TO DO: Each line below should be quoted exactly, please.

-- start of SUPPLIED MATERIAL --

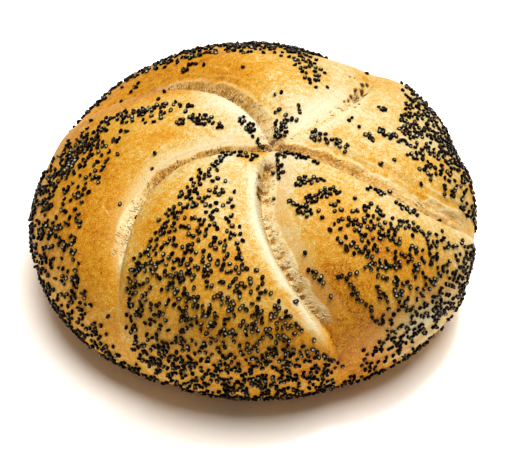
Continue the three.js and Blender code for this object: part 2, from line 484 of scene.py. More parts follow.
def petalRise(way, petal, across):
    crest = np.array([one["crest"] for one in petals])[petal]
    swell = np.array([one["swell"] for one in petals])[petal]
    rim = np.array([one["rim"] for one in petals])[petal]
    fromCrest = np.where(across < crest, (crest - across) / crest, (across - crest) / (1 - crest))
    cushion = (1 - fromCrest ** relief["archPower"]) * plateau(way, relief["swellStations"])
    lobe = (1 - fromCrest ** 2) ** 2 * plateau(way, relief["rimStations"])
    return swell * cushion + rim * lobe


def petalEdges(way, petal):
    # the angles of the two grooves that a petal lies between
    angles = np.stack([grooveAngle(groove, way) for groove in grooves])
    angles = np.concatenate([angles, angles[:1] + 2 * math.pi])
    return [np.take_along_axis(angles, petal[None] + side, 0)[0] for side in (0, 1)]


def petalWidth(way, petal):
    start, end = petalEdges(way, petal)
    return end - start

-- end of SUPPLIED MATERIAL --

SOLUTION:
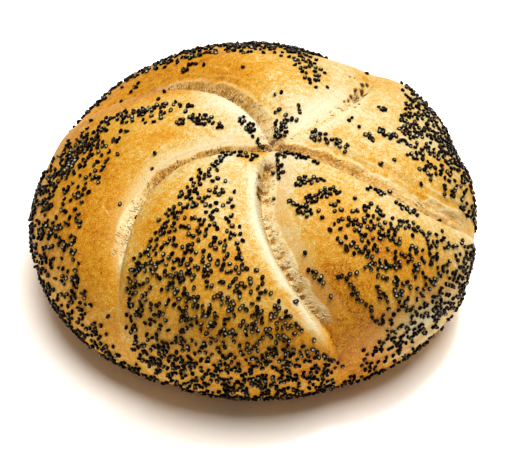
Continue the three.js and Blender code for this object: part 2, from line 484 of scene.py. More parts follow.
def petalRise(way, petal, across):
    crest = np.array([one["crest"] for one in petals])[petal]
    swell = np.array([one["swell"] for one in petals])[petal]
    rim = np.array([one["rim"] for one in petals])[petal]
    fromCrest = np.where(across < crest, (crest - across) / crest, (across - crest) / (1 - crest))
    cushion = (1 - fromCrest ** relief["archPower"]) * plateau(way, relief["swellStations"])
    lobe = (1 - fromCrest ** 2) ** 2 * plateau(way, relief["rimStations"])
    return swell * cushion + rim * lobe


def petalEdges(way, petal):
    # the angles of the two grooves that a petal lies between
    angles = np.stack([grooveAngle(groove, way) for groove in grooves])
    angles = np.concatenate([angles, angles[:1] + 2 * math.pi])
    return [np.take_along_axis(angles, petal[None] + side, 0)[0] for side in (0, 1)]


def petalWidth(way, petal):
    start, end = petalEdges(way, petal)
    return end - start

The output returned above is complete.